I might also agree that reason/contemplation is required for eudaimonia if he means that the use of the mind is a part of flourishing, just as the use of the body is. My dispute is not with his argument that contemplation is pleasurable and important; just that it is not a necessary condition for virtue.
I also think his way of dissecting the world into categories is probably counterproductive, because it risks dogmatism of the kind that his empiricism ought to avoid.
I dislike his attempt to make morals appear like mathematics. It is appealing, prima facie, to argue, as he does, that reasoning can be done about morals even if it can’t be as precise as mathematics. But this line seems to imply there will be some bedrock premises on which the reasoning rests, when it is actually circular. E.g., he argues that a man cannot attain virtue without practical wisdom, but neither can he gain practical wisdom without virtue.
That’s fine—there are many paradoxes in life. And perhaps he is observing that these things tend to arise in tandem. But he never explicitly acknowledges the many chicken-and-egg problems that he raises. In the end, I think focusing on the correct practices and ways of thinking (as the Stoics and Buddhists do) is more helpful than expecting a series of syllogisms to lead to the right actions.
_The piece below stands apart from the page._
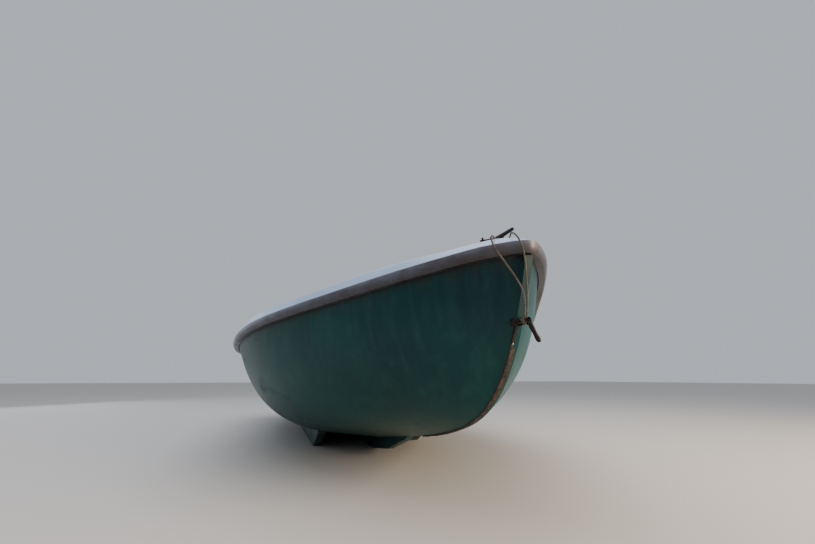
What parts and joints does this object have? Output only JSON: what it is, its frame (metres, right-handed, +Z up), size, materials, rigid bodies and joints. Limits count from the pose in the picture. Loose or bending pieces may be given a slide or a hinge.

I agree with him that practical wisdom (phronesis) should be distinguished from philosophic knowledge (sophia) and from technical knnowledge (techne). But the Buddhists are better empiricists and more practical on this point, explicitly explaining how to cultivate this kind of wisdom. The Buddha’s claims seem more testable and less dogmatic than Aristotle’s.
Overall I think he’s a profound observer of human actions, with no small amount of insight. His emphasis on the contextual nature of most ethics is also welcome. But his extreme focus on reason is counterproductive, and at the end of the day the Ethics seem to me more descriptive of the problems of ethics than prescriptive of solutions thereto.